The MAHA Action Framework
Kennedy's push is part of a broader reform effort. MAHA Action described the goal plainly: the reforms aim to ensure American foods follow the highest safety and nutritional standards globally.
This shouldn't be controversial. The idea that a government health agency might ask corporations to demonstrate that their products are safe is, in any rational framework, the bare minimum. The GRAS loophole turned that minimum into an honor system, and the food industry honored itself generously.
The National Association of Manufacturers pushed back last Wednesday with a report arguing that current policy trends "threaten America's safe and abundant food supply, global leadership in safe and nutritious food production and innovation across food technologies." The group described American food as "safe, abundant, accessible and nutritious."
Accessible, certainly. Nutritious is doing a lot of heavy lifting in that sentence. An iced coffee with 115 grams of sugar is accessible. Whether it's nutritious is exactly the question Kennedy is forcing into the open.
Healey's Stand for… What, Exactly?
Governor Healey's performative defiance deserves scrutiny beyond the meme. Consider what she's actually defending.
Not civil liberties. Not free speech. Not the Second Amendment, which the "Come and Take It" flag historically invokes. She's defending a corporation's ability to sell products whose ingredient safety has never been independently verified by federal regulators. She grabbed a symbol of armed resistance to government tyranny and repurposed it for a donut chain.
This is the same political class that routinely demands more corporate regulation on emissions, on hiring practices, on advertising standards, on executive compensation. They want the government's hand on every lever of the economy except, apparently, the one that determines what goes into your body.
When a Republican administration says corporations should have to prove their food additives are safe, Democrats suddenly discover their inner libertarian. When that same administration proposes deregulation in any other sector, those libertarian instincts vanish overnight.
The contradiction is the point. This was never about Dunkin'. It's about opposing Kennedy because opposing Kennedy is the reflex.

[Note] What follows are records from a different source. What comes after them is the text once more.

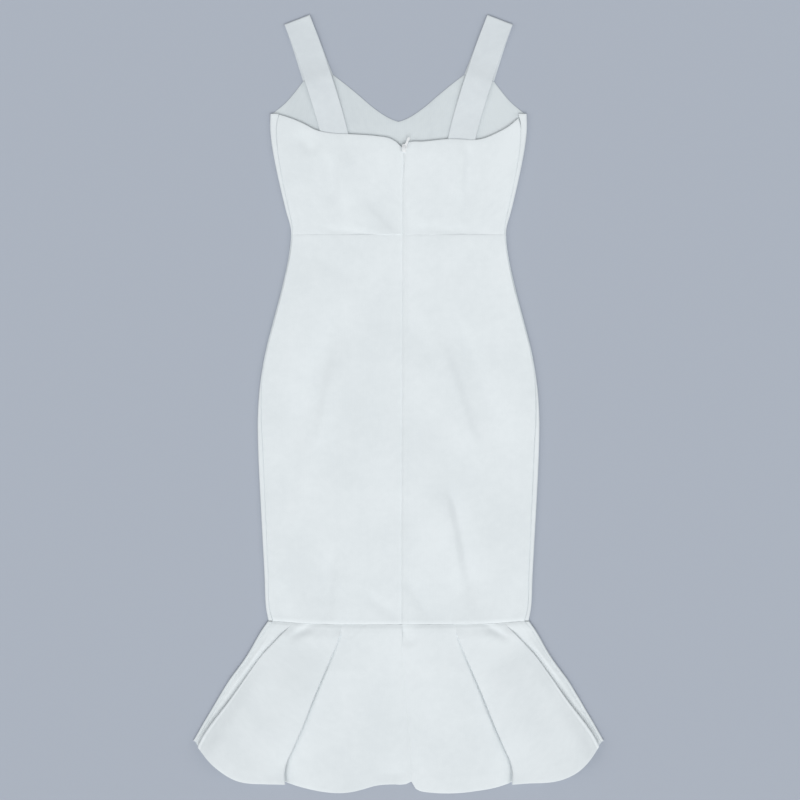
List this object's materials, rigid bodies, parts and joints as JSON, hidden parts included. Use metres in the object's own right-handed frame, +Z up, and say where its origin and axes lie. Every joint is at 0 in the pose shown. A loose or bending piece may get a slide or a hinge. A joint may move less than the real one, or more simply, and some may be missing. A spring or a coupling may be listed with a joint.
{
  "type": "bodycon dress",
  "caption": "Sleeveless fitted midi dress with wide straps, a V front, a centre-back zip and a fluted hem flounce, lying face down and flat.",
  "frame": {"origin": "centre of the bounding box at its base, on the surface that the dress lies on", "axes": "+X towards the wearer's right, +Y from the hem to the straps, +Z up from the surface, out of the back of the dress"},
  "size_m": [0.5758, 1.091, 0.0205],
  "materials": {
    "dress_cloth": "matt white double knit",
    "strap_cloth": "matt white double knit, doubled",
    "zip_tape": "woven white zip tape",
    "zip_enamel": "white enamel, satin"
  },
  "bodies": {
    "dress": {"front_bodice": "dress_cloth", "front_skirt": "dress_cloth", "front_flounce": "dress_cloth", "back_bodice_left": "dress_cloth", "back_bodice_right": "dress_cloth", "back_skirt_left": "dress_cloth", "back_skirt_right": "dress_cloth", "back_flounce_left": "dress_cloth", "back_flounce_right": "dress_cloth", "strap_left": "strap_cloth", "strap_right": "strap_cloth", "zip_tape": "zip_tape", "zip_slider": "zip_enamel"},
    "pull": {"zip_pull": "zip_enamel"}
  },
  "joints": [
    {"name": "pull_flip", "type": "hinge", "parent": "dress", "child": "pull", "pos_m": [0.0082, 0.3575, 0.00905], "axis": [0.9131, -0.4078, 0], "range_deg": [0, 178]}
  ]
}
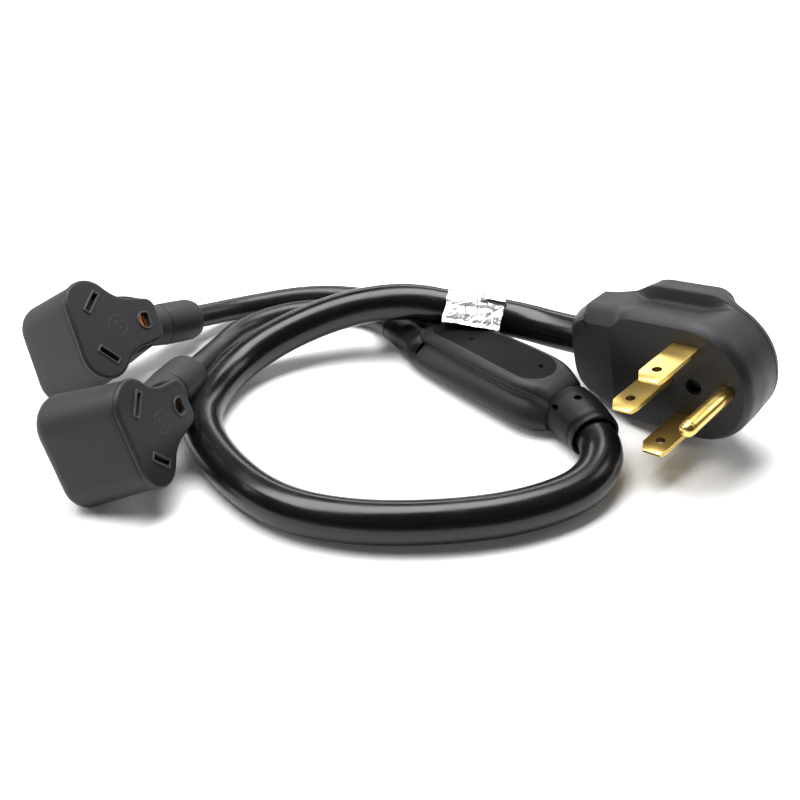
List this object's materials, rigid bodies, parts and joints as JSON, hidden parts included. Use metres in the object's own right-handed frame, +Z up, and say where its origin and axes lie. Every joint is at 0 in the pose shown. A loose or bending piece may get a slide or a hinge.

The Politics of Food and Health
There's a reason Kennedy's food safety message resonates beyond traditional conservative audiences. Parents across the political spectrum have spent the last decade reading ingredient labels with growing alarm. They've watched childhood obesity rates climb. They've noticed that products banned in European markets sit comfortably on American shelves.
Kennedy is asking a question that millions of Americans have already been asking at the grocery store: why should we trust companies to police themselves on what they put in our food?
The left has spent years building a brand around fighting corporate power, holding Big Business accountable, and protecting consumers from predatory practices. Now a Republican administration is doing exactly that with the food supply, and the Democratic response is to post memes defending Big Sugar.
The Hill reached out to both HHS and Dunkin' for comment. Neither response was included in reporting.
What Comes Next
Kennedy's effort to close the GRAS loophole represents a genuine structural reform, not a culture war stunt. The food industry has operated under a self-certification regime for decades, adding thousands of ingredients to the American food supply with minimal federal scrutiny. Changing that framework will face resistance from manufacturers, from lobbyists, and apparently from Democratic governors who see an opportunity to wrap corporate interests in populist packaging.
But the underlying question is simple, and Kennedy framed it simply: show us the safety data. If the data exists, companies have nothing to worry about. If it doesn't, Americans deserve to know why it was never required in the first place.
Governor Healey can wave her Dunkin' flag. Kennedy is asking to see the receipts.